Task requirements
Restate the entries below word for word, omitting nothing.

Exercise material
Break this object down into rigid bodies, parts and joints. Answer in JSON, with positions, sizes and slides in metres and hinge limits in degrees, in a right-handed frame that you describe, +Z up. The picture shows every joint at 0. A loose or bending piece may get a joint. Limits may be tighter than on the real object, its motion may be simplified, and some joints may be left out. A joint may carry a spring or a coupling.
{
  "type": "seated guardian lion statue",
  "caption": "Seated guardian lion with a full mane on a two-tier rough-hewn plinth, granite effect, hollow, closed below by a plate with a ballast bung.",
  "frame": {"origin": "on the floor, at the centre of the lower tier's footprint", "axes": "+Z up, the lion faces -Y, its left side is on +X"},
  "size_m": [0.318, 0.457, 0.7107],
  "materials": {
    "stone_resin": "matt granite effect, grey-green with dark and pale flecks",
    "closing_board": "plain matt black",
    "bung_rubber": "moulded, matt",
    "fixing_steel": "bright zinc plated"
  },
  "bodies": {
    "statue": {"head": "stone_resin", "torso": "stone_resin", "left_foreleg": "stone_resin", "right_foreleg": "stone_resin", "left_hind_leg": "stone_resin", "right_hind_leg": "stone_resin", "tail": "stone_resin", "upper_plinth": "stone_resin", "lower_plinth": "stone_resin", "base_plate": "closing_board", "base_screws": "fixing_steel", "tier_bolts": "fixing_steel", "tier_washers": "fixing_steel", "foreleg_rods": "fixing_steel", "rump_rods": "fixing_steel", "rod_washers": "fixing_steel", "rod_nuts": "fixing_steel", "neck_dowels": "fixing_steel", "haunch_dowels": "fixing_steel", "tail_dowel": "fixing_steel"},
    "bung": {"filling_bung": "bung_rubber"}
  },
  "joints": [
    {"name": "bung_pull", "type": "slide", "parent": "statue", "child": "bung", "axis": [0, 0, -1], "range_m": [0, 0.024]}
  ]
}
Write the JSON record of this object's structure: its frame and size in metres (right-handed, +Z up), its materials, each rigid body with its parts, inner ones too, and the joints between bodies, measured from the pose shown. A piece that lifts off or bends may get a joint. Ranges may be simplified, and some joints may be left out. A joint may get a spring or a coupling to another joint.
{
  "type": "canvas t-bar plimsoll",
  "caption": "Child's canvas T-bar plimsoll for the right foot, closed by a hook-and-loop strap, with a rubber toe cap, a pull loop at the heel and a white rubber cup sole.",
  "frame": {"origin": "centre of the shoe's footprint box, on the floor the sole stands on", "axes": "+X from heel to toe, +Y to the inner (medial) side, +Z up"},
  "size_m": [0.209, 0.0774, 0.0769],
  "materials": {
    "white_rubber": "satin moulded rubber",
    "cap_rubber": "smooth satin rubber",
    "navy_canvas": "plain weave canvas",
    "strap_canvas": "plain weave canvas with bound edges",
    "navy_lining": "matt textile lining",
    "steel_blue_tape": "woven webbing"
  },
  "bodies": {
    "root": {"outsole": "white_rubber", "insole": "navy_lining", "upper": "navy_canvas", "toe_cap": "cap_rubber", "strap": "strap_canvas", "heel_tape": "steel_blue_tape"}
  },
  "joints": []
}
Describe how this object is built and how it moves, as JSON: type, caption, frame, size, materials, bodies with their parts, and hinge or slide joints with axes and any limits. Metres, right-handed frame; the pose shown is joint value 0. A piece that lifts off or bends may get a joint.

Written response
Break this object down into rigid bodies, parts and joints. Answer in JSON, with positions, sizes and slides in metres and hinge limits in degrees, in a right-handed frame that you describe, +Z up. The picture shows every joint at 0. A loose or bending piece may get a joint. Limits may be tighter than on the real object, its motion may be simplified, and some joints may be left out. A joint may carry a spring or a coupling.
{
  "type": "seated guardian lion statue",
  "caption": "Seated guardian lion with a full mane on a two-tier rough-hewn plinth, granite effect, hollow, closed below by a plate with a ballast bung.",
  "frame": {"origin": "on the floor, at the centre of the lower tier's footprint", "axes": "+Z up, the lion faces -Y, its left side is on +X"},
  "size_m": [0.318, 0.457, 0.7107],
  "materials": {
    "stone_resin": "matt granite effect, grey-green with dark and pale flecks",
    "closing_board": "plain matt black",
    "bung_rubber": "moulded, matt",
    "fixing_steel": "bright zinc plated"
  },
  "bodies": {
    "statue": {"head": "stone_resin", "torso": "stone_resin", "left_foreleg": "stone_resin", "right_foreleg": "stone_resin", "left_hind_leg": "stone_resin", "right_hind_leg": "stone_resin", "tail": "stone_resin", "upper_plinth": "stone_resin", "lower_plinth": "stone_resin", "base_plate": "closing_board", "base_screws": "fixing_steel", "tier_bolts": "fixing_steel", "tier_washers": "fixing_steel", "foreleg_rods": "fixing_steel", "rump_rods": "fixing_steel", "rod_washers": "fixing_steel", "rod_nuts": "fixing_steel", "neck_dowels": "fixing_steel", "haunch_dowels": "fixing_steel", "tail_dowel": "fixing_steel"},
    "bung": {"filling_bung": "bung_rubber"}
  },
  "joints": [
    {"name": "bung_pull", "type": "slide", "parent": "statue", "child": "bung", "axis": [0, 0, -1], "range_m": [0, 0.024]}
  ]
}
Write the JSON record of this object's structure: its frame and size in metres (right-handed, +Z up), its materials, each rigid body with its parts, inner ones too, and the joints between bodies, measured from the pose shown. A piece that lifts off or bends may get a joint. Ranges may be simplified, and some joints may be left out. A joint may get a spring or a coupling to another joint.
{
  "type": "canvas t-bar plimsoll",
  "caption": "Child's canvas T-bar plimsoll for the right foot, closed by a hook-and-loop strap, with a rubber toe cap, a pull loop at the heel and a white rubber cup sole.",
  "frame": {"origin": "centre of the shoe's footprint box, on the floor the sole stands on", "axes": "+X from heel to toe, +Y to the inner (medial) side, +Z up"},
  "size_m": [0.209, 0.0774, 0.0769],
  "materials": {
    "white_rubber": "satin moulded rubber",
    "cap_rubber": "smooth satin rubber",
    "navy_canvas": "plain weave canvas",
    "strap_canvas": "plain weave canvas with bound edges",
    "navy_lining": "matt textile lining",
    "steel_blue_tape": "woven webbing"
  },
  "bodies": {
    "root": {"outsole": "white_rubber", "insole": "navy_lining", "upper": "navy_canvas", "toe_cap": "cap_rubber", "strap": "strap_canvas", "heel_tape": "steel_blue_tape"}
  },
  "joints": []
}
Describe how this object is built and how it moves, as JSON: type, caption, frame, size, materials, bodies with their parts, and hinge or slide joints with axes and any limits. Metres, right-handed frame; the pose shown is joint value 0. A piece that lifts off or bends may get a joint.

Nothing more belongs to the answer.